SHORT TASK:
Make an exact copy of the listing below.

Records that describe objects:
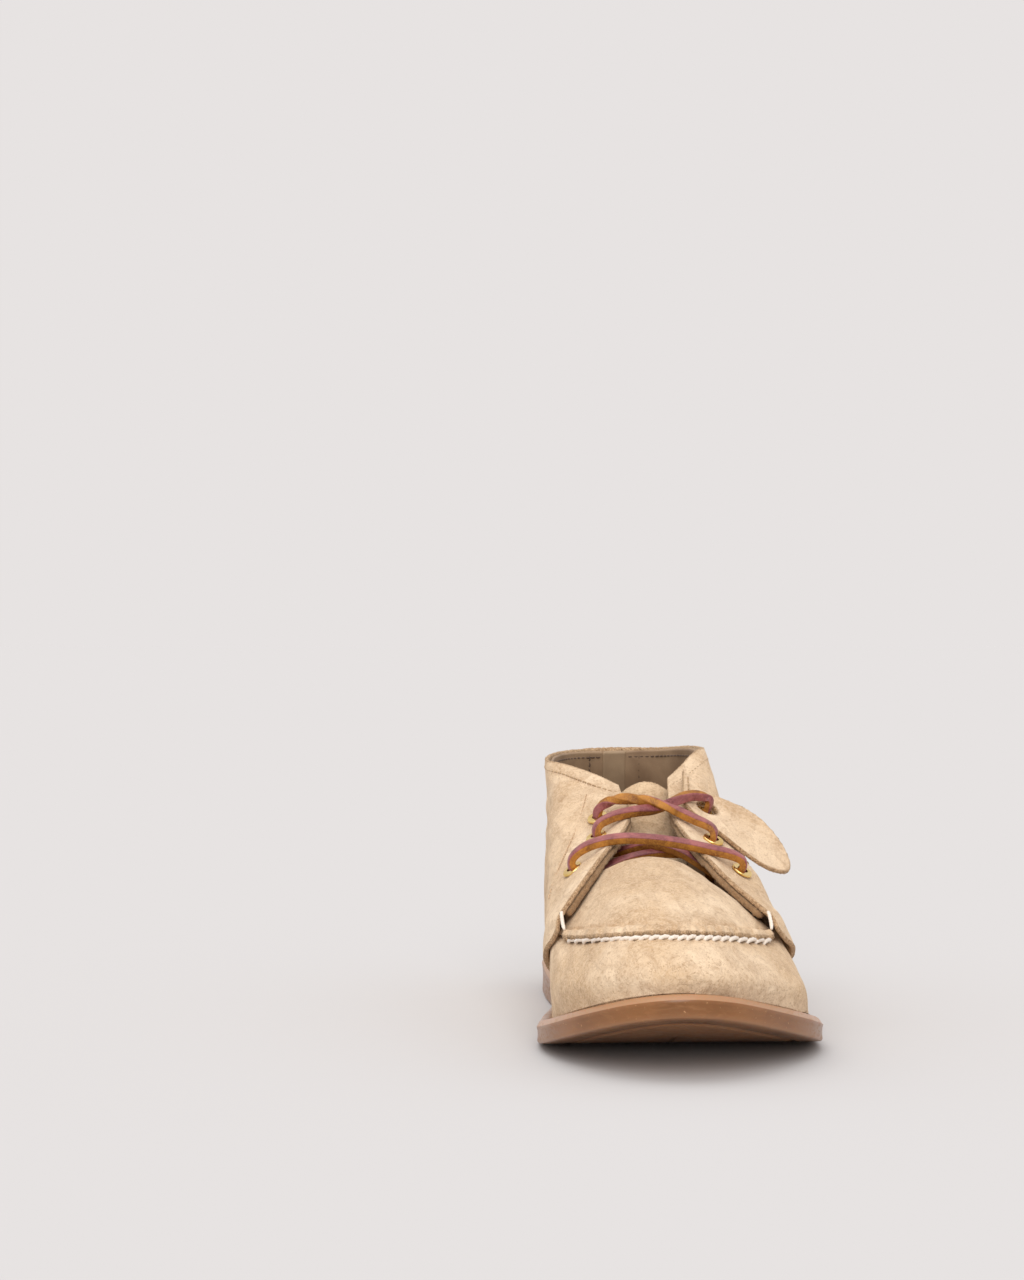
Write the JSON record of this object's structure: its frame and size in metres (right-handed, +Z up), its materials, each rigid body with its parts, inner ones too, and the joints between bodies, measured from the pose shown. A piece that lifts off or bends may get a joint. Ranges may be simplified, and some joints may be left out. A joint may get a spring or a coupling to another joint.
{
  "type": "suede chukka moccasin",
  "caption": "Ankle-high suede moccasin with a hand-stitched apron, gum rubber sole, leather lace through brass eyelets and a swinging hang tag; left shoe.",
  "frame": {"origin": "on the floor under the middle of the shoe's bounding box", "axes": "+Z up, toe towards -Y, heel towards +Y, outer (lateral) side of the left foot towards +X"},
  "size_m": [0.1108, 0.2985, 0.1098],
  "materials": {
    "gum_rubber": "semi-gloss",
    "suede": "napped",
    "lining_leather": "smooth matte",
    "flesh_suede": "rough",
    "board": "matte",
    "foam": "matte",
    "counter_board": "matte",
    "brass": "polished",
    "lace_leather": "waxed",
    "white_thread": "twisted",
    "tan_thread": "twisted"
  },
  "bodies": {
    "shoe": {"outsole": "gum_rubber", "insole_board": "board", "footbed_foam": "foam", "footbed_cover": "lining_leather", "vamp": "suede", "apron": "suede", "quarter_medial": "suede", "quarter_lateral": "suede", "facing_stay_medial": "flesh_suede", "facing_stay_lateral": "flesh_suede", "lining_medial": "lining_leather", "lining_lateral": "lining_leather", "heel_lining_strip": "lining_leather", "heel_counter": "counter_board", "backstay": "suede", "eyelets_medial": "brass", "eyelets_lateral": "brass", "lace": "lace_leather", "moc_seam_stitches": "white_thread", "tack_stitches": "white_thread", "topline_stitching_medial": "tan_thread", "topline_stitching_lateral": "tan_thread", "facing_stitching_medial": "tan_thread", "facing_stitching_lateral": "tan_thread", "backstay_stitching": "tan_thread"},
    "tongue": {"tongue": "suede"},
    "hang_tag": {"hang_tag": "suede"}
  },
  "joints": [
    {"name": "tongue_flex", "type": "hinge", "parent": "shoe", "child": "tongue", "pos_m": [-0.0085, -0.0575, 0.06], "axis": [-1, 0, 0], "range_deg": [0, 10]},
    {"name": "tag_swing", "type": "hinge", "parent": "shoe", "child": "hang_tag", "pos_m": [0.02029, 0.00576, 0.08714], "axis": [0.3594, -0.4293, 0.8286], "range_deg": [-3, 12]}
  ]
}
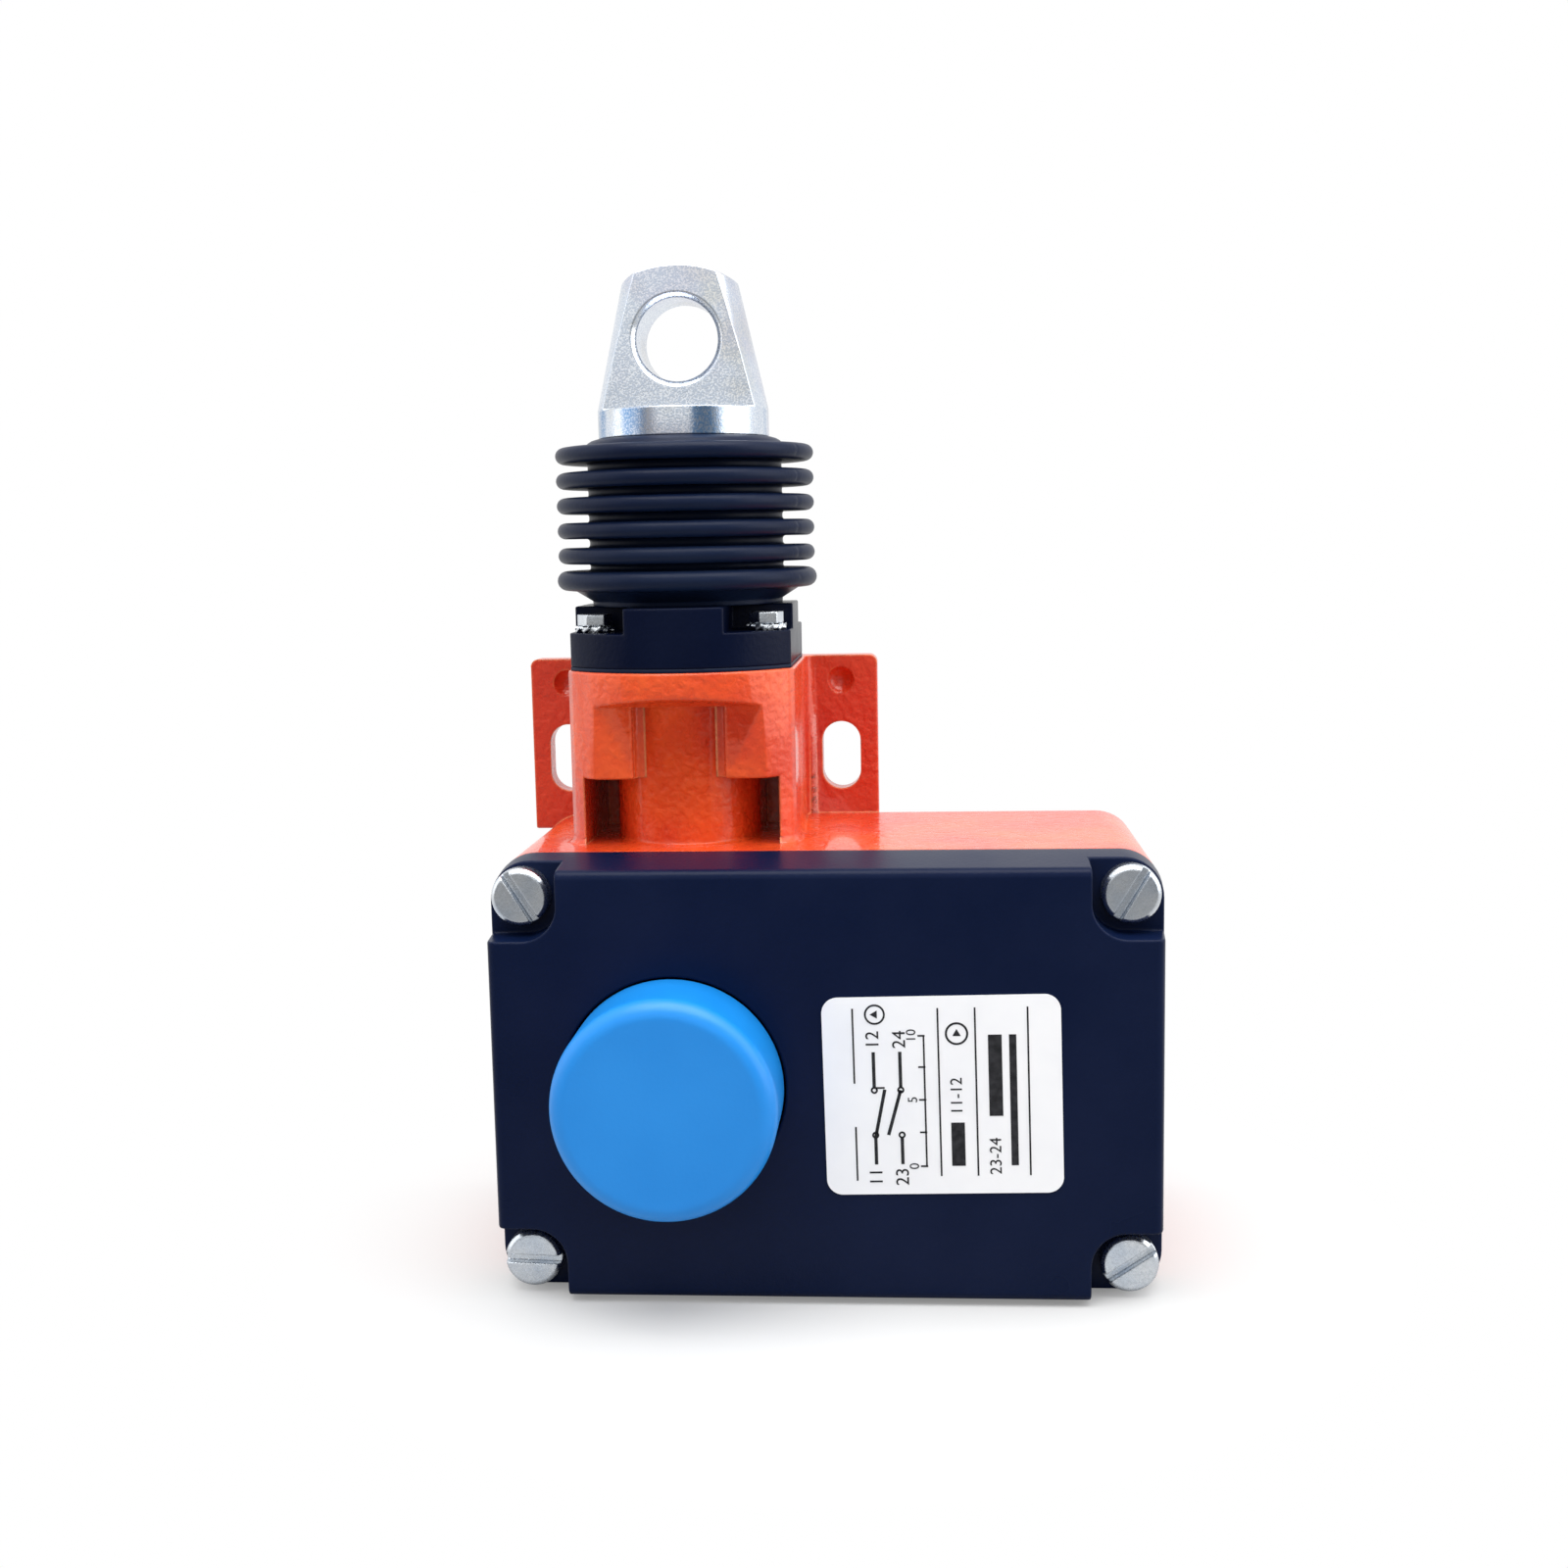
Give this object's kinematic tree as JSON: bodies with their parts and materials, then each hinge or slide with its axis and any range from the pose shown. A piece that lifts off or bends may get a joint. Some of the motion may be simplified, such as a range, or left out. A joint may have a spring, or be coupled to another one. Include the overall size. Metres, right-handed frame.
{
  "type": "rope pull switch",
  "caption": "Safety switch worked by a pull rope: sprung eye on a bellows, cast box with a side plate for mounting, plastic cover, reset button and a contact block inside.",
  "frame": {"origin": "on the mounting plane, midway between the two mounting slots, straight behind the pull axis", "axes": "+Z along the pull, away from the box; +Y out of the back, into the surface that it is mounted on; the cover and the reset button face -Y"},
  "size_m": [0.0873, 0.0575, 0.1326],
  "materials": {
    "housing": "orange-red stoved enamel with a fine orange-peel texture over a die casting",
    "cover": "blue-black moulded plastic, satin",
    "neck_flange": "black moulded plastic",
    "button": "bright blue moulded plastic, satin",
    "rubber": "matte black rubber",
    "zinc": "bluish zinc plate",
    "steel": "bright steel",
    "spring_steel": "spring wire",
    "brass": "brass with silver contact tips",
    "bronze": "sintered bronze",
    "block": "thermoset moulding",
    "ivory": "natural acetal",
    "label": "white printed film"
  },
  "bodies": {
    "base": {"housing": "housing", "cover": "cover", "cover_gasket": "rubber", "cover_screws": "zinc", "rating_label": "label", "plunger_seal": "rubber", "reset_spring": "spring_steel", "bellows": "rubber", "neck_flange": "neck_flange", "flange_gasket": "rubber", "flange_screws": "zinc", "tooth_washers": "zinc", "guide_bush": "bronze", "main_spring": "spring_steel", "latch_cheeks": "zinc", "latch_pin": "steel", "latch_spring": "spring_steel", "cheek_screws": "zinc", "contact_block": "block", "block_lid": "ivory", "block_screws": "zinc", "contact_spring": "spring_steel", "fixed_contacts": "brass", "terminal_clamps": "zinc", "terminal_screws": "zinc", "earth_screw": "brass", "earth_clamp": "zinc"},
    "pull_head": {"pull_eye": "zinc", "pull_rod": "steel", "spring_cup": "steel", "trip_cam": "ivory", "rod_clip": "spring_steel"},
    "reset": {"reset_button": "button", "reset_plunger": "steel", "plunger_clip": "spring_steel"},
    "latch": {"latch_lever": "steel"},
    "contact_carrier": {"contact_plunger": "ivory", "contact_bridges": "brass"}
  },
  "joints": [
    {"name": "pull_slide", "type": "slide", "parent": "base", "child": "pull_head", "axis": [0, 0, 1], "range_m": [0, 0.01], "stiffness_N_per_m": 5000, "springref_m": -0.004, "deforming": ["main_spring", "bellows"]},
    {"name": "reset_press", "type": "slide", "parent": "base", "child": "reset", "axis": [0, 1, 0], "range_m": [0, 0.004], "stiffness_N_per_m": 1200, "springref_m": -0.003, "deforming": ["reset_spring"]},
    {"name": "latch_swing", "type": "hinge", "parent": "base", "child": "latch", "pos_m": [0, -0.029, -0.026], "axis": [1, 0, 0], "range_deg": [0, 22], "stiffness_Nm_per_rad": 0.05, "springref_deg": -11.46, "deforming": ["latch_spring"]},
    {"name": "contact_slide", "type": "slide", "parent": "base", "child": "contact_carrier", "axis": [1, 0, 0], "range_m": [0, 0.003], "stiffness_N_per_m": 300, "springref_m": -0.002, "deforming": ["contact_spring"]}
  ],
  "couplings": [
    {"joint": "contact_slide", "follows": "pull_slide", "ratio": 0.3},
    {"joint": "latch_swing", "follows": "reset_press", "rad_per_m": 92}
  ]
}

RESULT OF THE TASK:
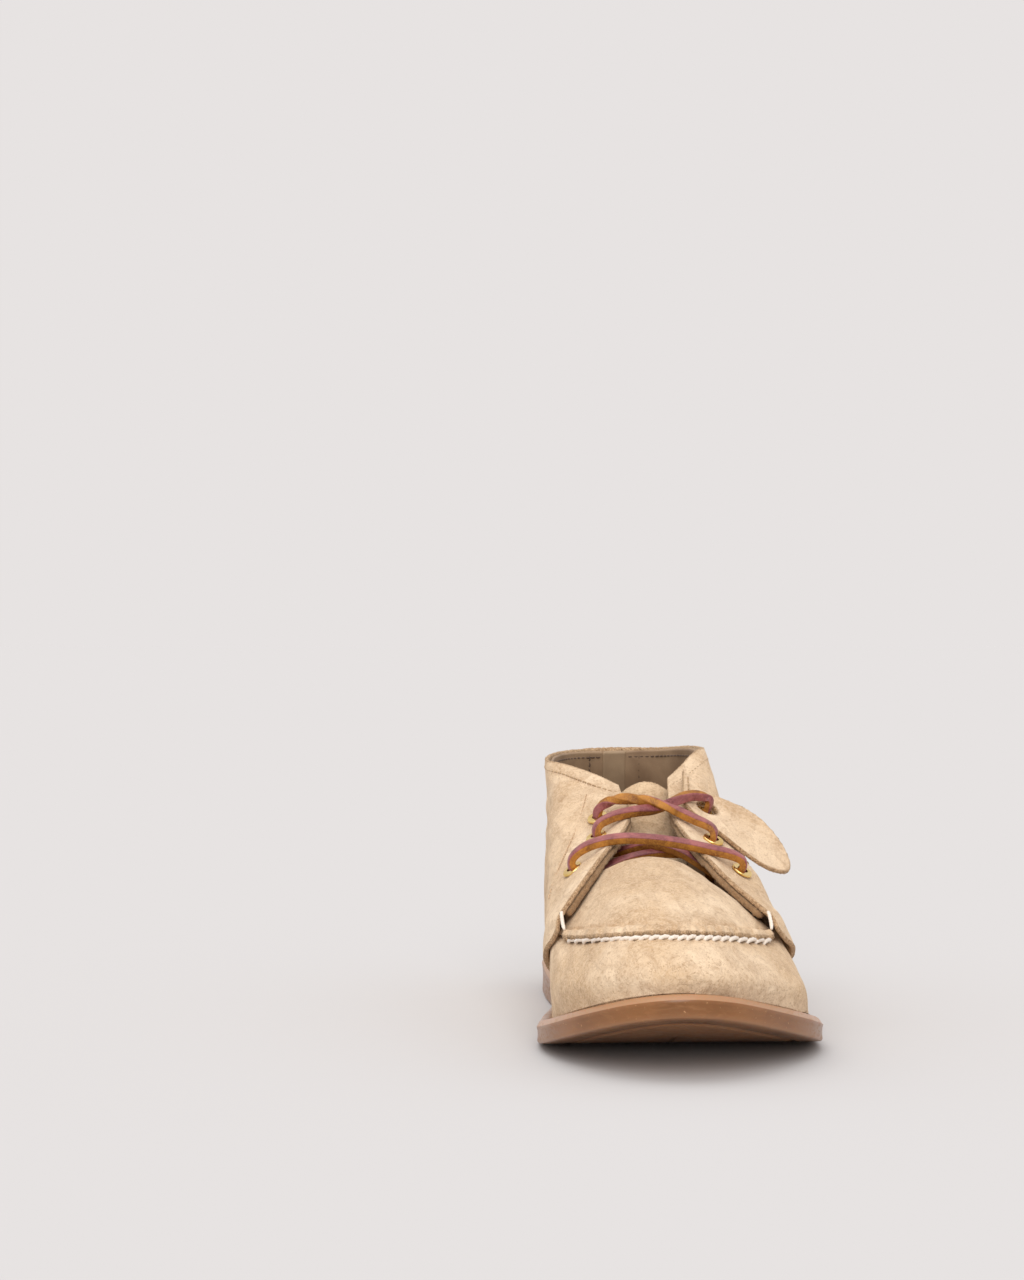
Write the JSON record of this object's structure: its frame and size in metres (right-handed, +Z up), its materials, each rigid body with its parts, inner ones too, and the joints between bodies, measured from the pose shown. A piece that lifts off or bends may get a joint. Ranges may be simplified, and some joints may be left out. A joint may get a spring or a coupling to another joint.
{
  "type": "suede chukka moccasin",
  "caption": "Ankle-high suede moccasin with a hand-stitched apron, gum rubber sole, leather lace through brass eyelets and a swinging hang tag; left shoe.",
  "frame": {"origin": "on the floor under the middle of the shoe's bounding box", "axes": "+Z up, toe towards -Y, heel towards +Y, outer (lateral) side of the left foot towards +X"},
  "size_m": [0.1108, 0.2985, 0.1098],
  "materials": {
    "gum_rubber": "semi-gloss",
    "suede": "napped",
    "lining_leather": "smooth matte",
    "flesh_suede": "rough",
    "board": "matte",
    "foam": "matte",
    "counter_board": "matte",
    "brass": "polished",
    "lace_leather": "waxed",
    "white_thread": "twisted",
    "tan_thread": "twisted"
  },
  "bodies": {
    "shoe": {"outsole": "gum_rubber", "insole_board": "board", "footbed_foam": "foam", "footbed_cover": "lining_leather", "vamp": "suede", "apron": "suede", "quarter_medial": "suede", "quarter_lateral": "suede", "facing_stay_medial": "flesh_suede", "facing_stay_lateral": "flesh_suede", "lining_medial": "lining_leather", "lining_lateral": "lining_leather", "heel_lining_strip": "lining_leather", "heel_counter": "counter_board", "backstay": "suede", "eyelets_medial": "brass", "eyelets_lateral": "brass", "lace": "lace_leather", "moc_seam_stitches": "white_thread", "tack_stitches": "white_thread", "topline_stitching_medial": "tan_thread", "topline_stitching_lateral": "tan_thread", "facing_stitching_medial": "tan_thread", "facing_stitching_lateral": "tan_thread", "backstay_stitching": "tan_thread"},
    "tongue": {"tongue": "suede"},
    "hang_tag": {"hang_tag": "suede"}
  },
  "joints": [
    {"name": "tongue_flex", "type": "hinge", "parent": "shoe", "child": "tongue", "pos_m": [-0.0085, -0.0575, 0.06], "axis": [-1, 0, 0], "range_deg": [0, 10]},
    {"name": "tag_swing", "type": "hinge", "parent": "shoe", "child": "hang_tag", "pos_m": [0.02029, 0.00576, 0.08714], "axis": [0.3594, -0.4293, 0.8286], "range_deg": [-3, 12]}
  ]
}
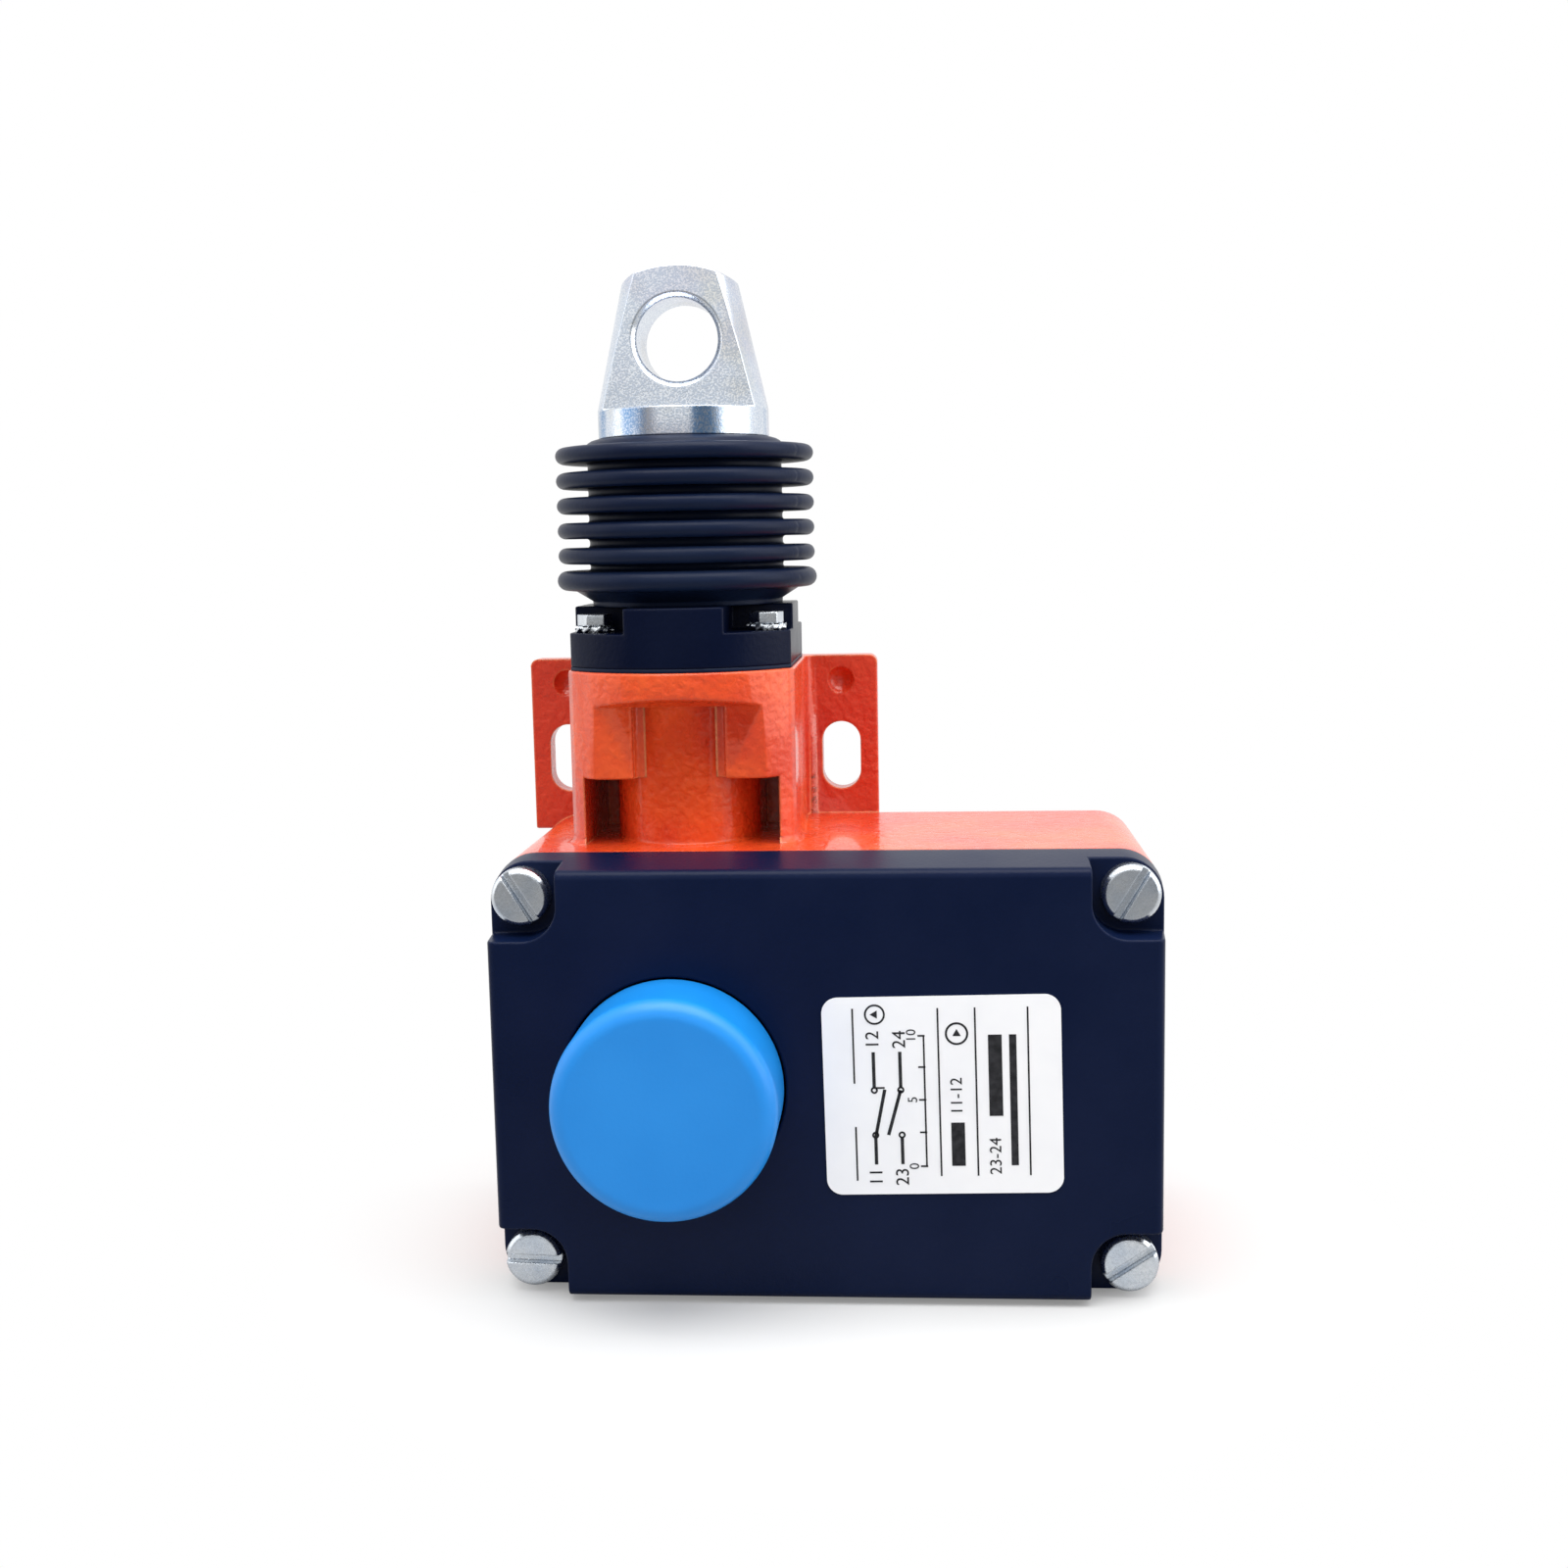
Give this object's kinematic tree as JSON: bodies with their parts and materials, then each hinge or slide with its axis and any range from the pose shown. A piece that lifts off or bends may get a joint. Some of the motion may be simplified, such as a range, or left out. A joint may have a spring, or be coupled to another one. Include the overall size. Metres, right-handed frame.
{
  "type": "rope pull switch",
  "caption": "Safety switch worked by a pull rope: sprung eye on a bellows, cast box with a side plate for mounting, plastic cover, reset button and a contact block inside.",
  "frame": {"origin": "on the mounting plane, midway between the two mounting slots, straight behind the pull axis", "axes": "+Z along the pull, away from the box; +Y out of the back, into the surface that it is mounted on; the cover and the reset button face -Y"},
  "size_m": [0.0873, 0.0575, 0.1326],
  "materials": {
    "housing": "orange-red stoved enamel with a fine orange-peel texture over a die casting",
    "cover": "blue-black moulded plastic, satin",
    "neck_flange": "black moulded plastic",
    "button": "bright blue moulded plastic, satin",
    "rubber": "matte black rubber",
    "zinc": "bluish zinc plate",
    "steel": "bright steel",
    "spring_steel": "spring wire",
    "brass": "brass with silver contact tips",
    "bronze": "sintered bronze",
    "block": "thermoset moulding",
    "ivory": "natural acetal",
    "label": "white printed film"
  },
  "bodies": {
    "base": {"housing": "housing", "cover": "cover", "cover_gasket": "rubber", "cover_screws": "zinc", "rating_label": "label", "plunger_seal": "rubber", "reset_spring": "spring_steel", "bellows": "rubber", "neck_flange": "neck_flange", "flange_gasket": "rubber", "flange_screws": "zinc", "tooth_washers": "zinc", "guide_bush": "bronze", "main_spring": "spring_steel", "latch_cheeks": "zinc", "latch_pin": "steel", "latch_spring": "spring_steel", "cheek_screws": "zinc", "contact_block": "block", "block_lid": "ivory", "block_screws": "zinc", "contact_spring": "spring_steel", "fixed_contacts": "brass", "terminal_clamps": "zinc", "terminal_screws": "zinc", "earth_screw": "brass", "earth_clamp": "zinc"},
    "pull_head": {"pull_eye": "zinc", "pull_rod": "steel", "spring_cup": "steel", "trip_cam": "ivory", "rod_clip": "spring_steel"},
    "reset": {"reset_button": "button", "reset_plunger": "steel", "plunger_clip": "spring_steel"},
    "latch": {"latch_lever": "steel"},
    "contact_carrier": {"contact_plunger": "ivory", "contact_bridges": "brass"}
  },
  "joints": [
    {"name": "pull_slide", "type": "slide", "parent": "base", "child": "pull_head", "axis": [0, 0, 1], "range_m": [0, 0.01], "stiffness_N_per_m": 5000, "springref_m": -0.004, "deforming": ["main_spring", "bellows"]},
    {"name": "reset_press", "type": "slide", "parent": "base", "child": "reset", "axis": [0, 1, 0], "range_m": [0, 0.004], "stiffness_N_per_m": 1200, "springref_m": -0.003, "deforming": ["reset_spring"]},
    {"name": "latch_swing", "type": "hinge", "parent": "base", "child": "latch", "pos_m": [0, -0.029, -0.026], "axis": [1, 0, 0], "range_deg": [0, 22], "stiffness_Nm_per_rad": 0.05, "springref_deg": -11.46, "deforming": ["latch_spring"]},
    {"name": "contact_slide", "type": "slide", "parent": "base", "child": "contact_carrier", "axis": [1, 0, 0], "range_m": [0, 0.003], "stiffness_N_per_m": 300, "springref_m": -0.002, "deforming": ["contact_spring"]}
  ],
  "couplings": [
    {"joint": "contact_slide", "follows": "pull_slide", "ratio": 0.3},
    {"joint": "latch_swing", "follows": "reset_press", "rad_per_m": 92}
  ]
}